Dos ejemplos ponen de relieve la
gravedad de esa patología jurídica. El primero está referido a los
procesos judiciales relativos a la masacre del 2 de octubre de 1968. Esa
heroica lucha tomó más de once años. Arrancó en 1998, cuando Raúl
Álvarez Garín, Félix Hernández Gamundi y otros activistas del Comité 68
interpusieron una denuncia ante la PGR, cuya indagatoria fue abierta
cuatro años después. En 2002 se llevó a cabo el ejercicio de la acción
penal y fue hasta 2009 cuando se dictó la sentencia definitiva que
establecía que dicha atrocidad fue constitutiva del crimen internacional
de genocidio.
Insólitamente, el expresidente Luis
Echeverría fue puesto en libertad con las reservas de ley bajo el
argumento, absolutamente inverosímil, de que en los autos no había
evidencia alguna, ni siquiera de carácter indiciario, de que hubiese
conocido o participado en los hechos. Genocidio sin genocidas fue la
ignominiosa paradoja resultante de este histórico esfuerzo ciudadano y
político.
Un escenario igual de intrincado ha
rodeado la judicialización de la desaparición forzada de los 43 alumnos
de la escuela normal rural “Raúl Isidro Burgos”. Dentro de la
trascendental sentencia ejecutoria emitida por los valientes magistrados
del Primer Tribunal Colegiado del Décimo Noveno Circuito se ordenó la
instalación de la Comisión para la Investigación de la Verdad y la
Justicia del caso Iguala. Ese mandato judicial no ha sido cumplido
debido al despliegue de una compleja red de más de doscientas
impugnaciones gubernamentales alimentadas de un sentido claramente
faccioso, manipulador y contrario a los derechos humanos.

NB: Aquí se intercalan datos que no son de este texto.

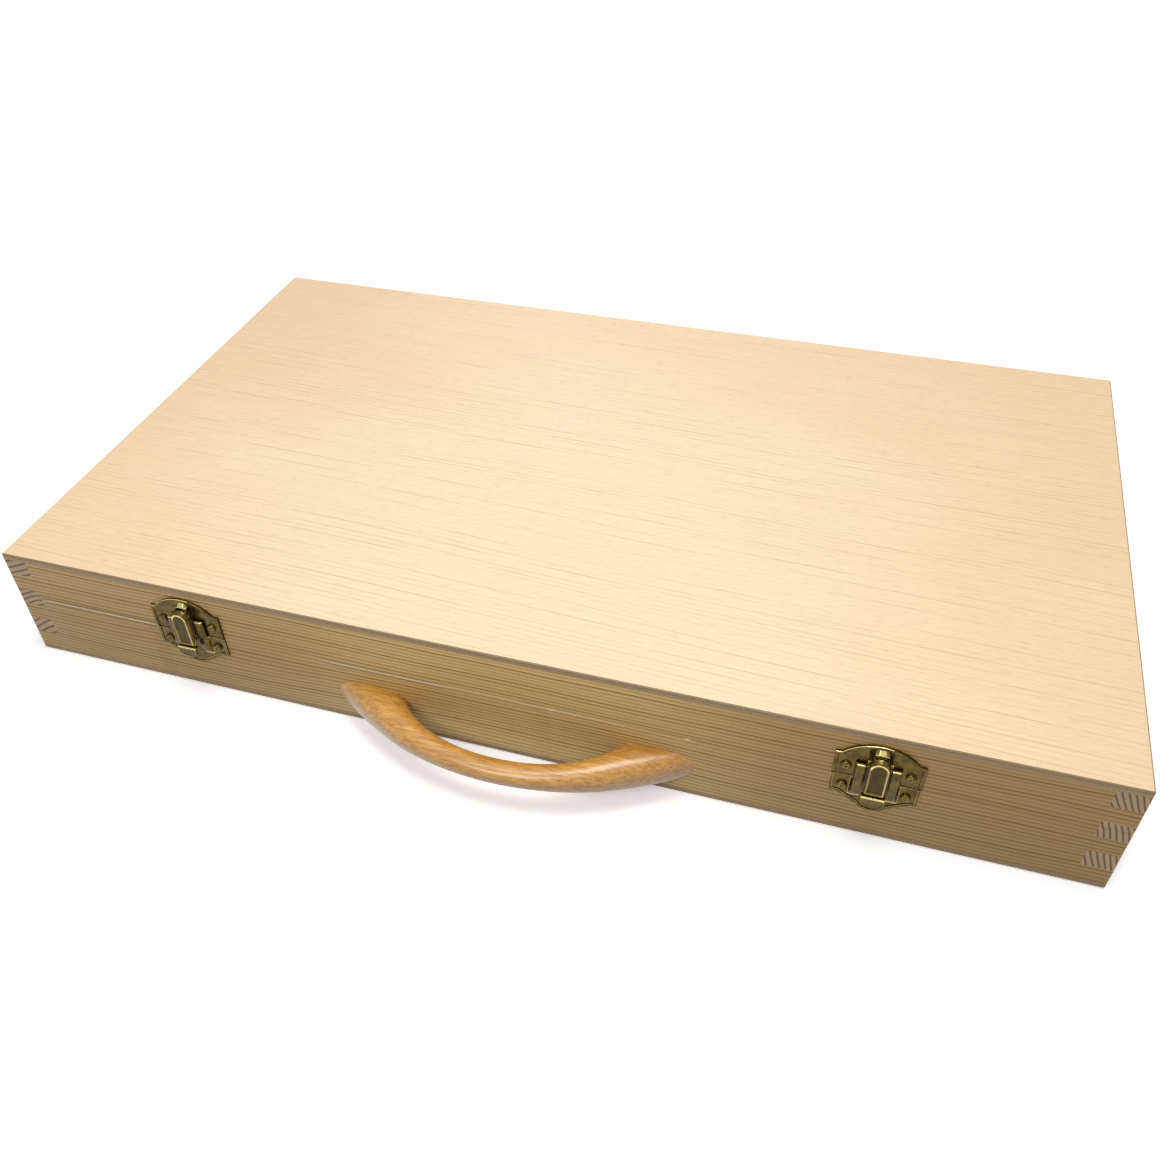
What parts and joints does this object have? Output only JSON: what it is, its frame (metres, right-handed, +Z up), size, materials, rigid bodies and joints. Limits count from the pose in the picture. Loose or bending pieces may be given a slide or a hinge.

Desafiando la malicia procesal de la que
han hecho gala las muy indignas autoridades, un tribunal federal acaba
de resolver que no existe imposibilidad jurídica alguna para dar
cumplimiento al fallo en cita; esto es, la Comisión tiene un
indiscutible sustento constitucional, convencional y legal, razón por la
cual puede y debe ser puesta en funcionamiento ya que es el vehículo
idóneo para saber qué ocurrió en los aciagos días del 26 y 27 de
septiembre de 2014.
Así pues, la próxima administración
tiene ya en sus manos un extraordinario instrumento para hacer brillar
la luz refulgente de la verdad y la justicia. Honrar y dignificar a los
normalistas de Ayotzinapa, víctimas de un horrendo crimen de lesa
humanidad, es un imperativo ético, jurídico, político y humanitario que
no admite excusa ni dilación alguna.